By Erin Twitty Johnson
I spent a couple of years, in retail management, specializing in resale. There is a lot of freedom in your wardrobe when you work in resale. A lot. I stretched out into it. I met all that freedom right at the edge of crazy, and it felt like home.
I decided to take a job as a usability analyst. For the first time in a long time, I had to dress like a professional. And it was terrifying. I had become accustomed to dressing with no rules. I had to find a way to navigate my personal style in a direction that was work appropriate, but still felt true. Still felt like me. I have always felt I say a lot with my clothes, and I don’t like the idea of not saying what I mean.
I had no idea where to begin. I struggled to get dressed every day. I felt lost in my own closet. My husband encouraged me to move towards basics, but I hate basics, they have always seemed so boring. So I started nowhere. I made do with what I had, supplemented with a couple of blazers from Zara. And I thought about it. For a few months.
I started by simply taking a look around at my girlfriends and co-workers. What were they wearing? What did I like? Dislike? Who was consistently dressed in a way I found appealing? I narrowed the list down to three friends who always looked amazing, and chose to focus on them.
Jessi, Stevie and Vicki. Paying close attention to Stevie’s style was nothing new, to be honest. I have always paid close attention to what Stevie is wearing and copied as much of what she was doing as I could. I never even bothered to hide it. She just knows what she’s doing. She’s a rock and roll bohemian princess. She is amazing. She has evolved in our time together to become a much classier, high fashion version of the girl she was when we met. Her style would be the anchor. To bring the old into the new.

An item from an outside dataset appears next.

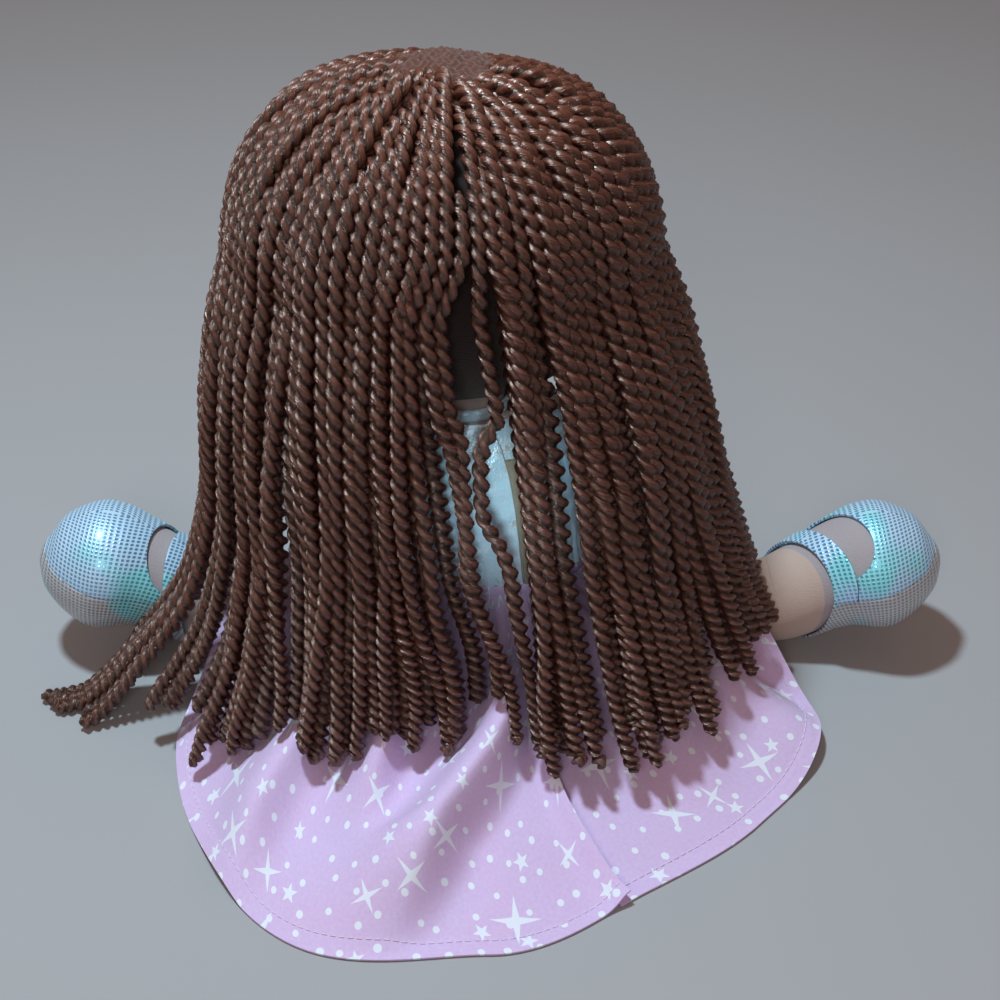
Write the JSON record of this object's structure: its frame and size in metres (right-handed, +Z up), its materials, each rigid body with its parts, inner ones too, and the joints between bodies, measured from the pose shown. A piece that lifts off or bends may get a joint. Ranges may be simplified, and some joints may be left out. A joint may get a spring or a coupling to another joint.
{
  "type": "rag doll",
  "caption": "Seated cloth rag doll with long twisted-yarn hair, foil bodice and slip-on shoes, gathered cotton skirt, nodding head, swinging arms and splayed legs.",
  "frame": {"origin": "middle of the flat seat, on the surface that the doll sits on", "axes": "+Z up; the doll faces -Y; +X is the doll's own left, along the splayed legs"},
  "size_m": [0.387, 0.2777, 0.2715],
  "materials": {
    "skin_cloth": "brushed brown knit over stuffing",
    "foot_cloth": "brushed knit, greyish lilac",
    "eye_thread": "satin-stitched embroidery",
    "nose_thread": "satin-stitched embroidery",
    "mouth_thread": "stem-stitched embroidery",
    "cap_cloth": "dark knit cap that the yarn is sewn to",
    "hair_yarn": "shiny two-ply twisted yarn",
    "bodice_foil": "light blue cloth with glitter foil",
    "shoe_foil": "iridescent dotted foil on knit",
    "closure_tape": "woven touch-close tape",
    "skirt_cotton": "pink printed plain-weave cotton"
  },
  "bodies": {
    "trunk": {"torso": "skin_cloth", "neck": "skin_cloth", "neck_binding": "bodice_foil", "bodice_front": "bodice_foil", "bodice_back_left": "bodice_foil", "bodice_back_right": "bodice_foil", "closure_loop_strip": "closure_tape", "closure_hook_strip": "closure_tape", "waistband": "skirt_cotton", "skirt_left": "skirt_cotton", "skirt_right": "skirt_cotton"},
    "head_group": {"head": "skin_cloth", "eye_left": "eye_thread", "eye_right": "eye_thread", "nose": "nose_thread", "mouth": "mouth_thread", "hair_cap": "cap_cloth", "hair_lock_01": "hair_yarn", "hair_lock_02": "hair_yarn", "hair_lock_03": "hair_yarn", "hair_lock_04": "hair_yarn", "hair_lock_05": "hair_yarn", "hair_lock_06": "hair_yarn", "hair_lock_07": "hair_yarn", "hair_lock_08": "hair_yarn", "hair_lock_09": "hair_yarn", "hair_lock_10": "hair_yarn", "hair_lock_11": "hair_yarn", "hair_lock_12": "hair_yarn", "hair_lock_13": "hair_yarn", "hair_lock_14": "hair_yarn", "hair_lock_15": "hair_yarn", "hair_lock_16": "hair_yarn", "hair_lock_17": "hair_yarn", "hair_lock_18": "hair_yarn", "hair_lock_19": "hair_yarn", "hair_lock_20": "hair_yarn", "hair_lock_21": "hair_yarn", "hair_lock_22": "hair_yarn", "hair_lock_23": "hair_yarn", "hair_lock_24": "hair_yarn", "hair_lock_25": "hair_yarn", "hair_lock_26": "hair_yarn"},
    "left_arm": {"arm_left": "skin_cloth", "sleeve_left": "bodice_foil"},
    "right_arm": {"arm_right": "skin_cloth", "sleeve_right": "bodice_foil"},
    "left_leg": {"leg_left": "skin_cloth", "foot_left": "foot_cloth", "shoe_upper_left": "shoe_foil", "shoe_strap_left": "shoe_foil", "shoe_sole_left": "shoe_foil"},
    "right_leg": {"leg_right": "skin_cloth", "foot_right": "foot_cloth", "shoe_upper_right": "shoe_foil", "shoe_strap_right": "shoe_foil", "shoe_sole_right": "shoe_foil"}
  },
  "joints": [
    {"name": "neck_nod", "type": "hinge", "parent": "trunk", "child": "head_group", "pos_m": [0.00982, 0, 0.143], "axis": [1, 0, 0], "range_deg": [-8, 25], "stiffness_Nm_per_rad": 0.6, "deforming": ["hair_lock_01", "hair_lock_02", "hair_lock_03", "hair_lock_04", "hair_lock_05", "hair_lock_06", "hair_lock_07", "hair_lock_08", "hair_lock_09", "hair_lock_10", "hair_lock_11", "hair_lock_12", "hair_lock_13", "hair_lock_14", "hair_lock_15", "hair_lock_16", "hair_lock_17", "hair_lock_18", "hair_lock_19", "hair_lock_20", "hair_lock_21", "hair_lock_22", "hair_lock_23", "hair_lock_24", "hair_lock_25", "hair_lock_26"]},
    {"name": "shoulder_left", "type": "hinge", "parent": "trunk", "child": "left_arm", "pos_m": [0.04707, 0, 0.1205], "axis": [-1, 0, 0], "range_deg": [-10, 95]},
    {"name": "shoulder_right", "type": "hinge", "parent": "trunk", "child": "right_arm", "pos_m": [-0.03293, 0, 0.1205], "axis": [-1, 0, 0], "range_deg": [-10, 95]},
    {"name": "hip_left", "type": "hinge", "parent": "trunk", "child": "left_leg", "pos_m": [0.042, -0.01, 0.0203], "axis": [0, 0, -1], "range_deg": [-5, 60], "deforming": ["skirt_left"]},
    {"name": "hip_right", "type": "hinge", "parent": "trunk", "child": "right_leg", "pos_m": [-0.042, -0.01, 0.0203], "axis": [0, 0, 1], "range_deg": [-5, 60], "deforming": ["skirt_right"]}
  ]
}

Jessi and Vicki though. They were something else. I started to watch what they were wearing. And something started to show up as a pattern. They were wearing basics. A lot of them. I liked what they were wearing, and on them, basics seemed wonderful. They served as building blocks, holding together outfits with amazing jackets, or show off shoes. And they were never boring.
But I had no idea how to translate what they were doing into my own closet. My husband and I went shopping several times, he pointed out basics and suggested things to try on. And I hated all of it. It was so defeating. I knew what I wanted but I didn’t want it.
And then we went to Zara. And something clicked. I found tees in shades of grey and black and they drape on them was so pretty I didn’t mind. And a blazer in dark grey jersey. I had found the thing that separates bad basics from good. Fit. I found great fitting tees at Zara and Everlane and stocked up.
My new go-to look consists of a black or white t-shirt, black ankle pants or dark wash denim, and a blazer or long cardigan. It sounds boring, I know, but the truth is that it just highlights all of my great shoes, jackets and jewelry. I can wear as many accessories as I want, and not look overdone. And it’s so easy and quick to get dressed in the AM now! I feel like myself again. And I owe it all to a few girlfriends and the joy of good basics.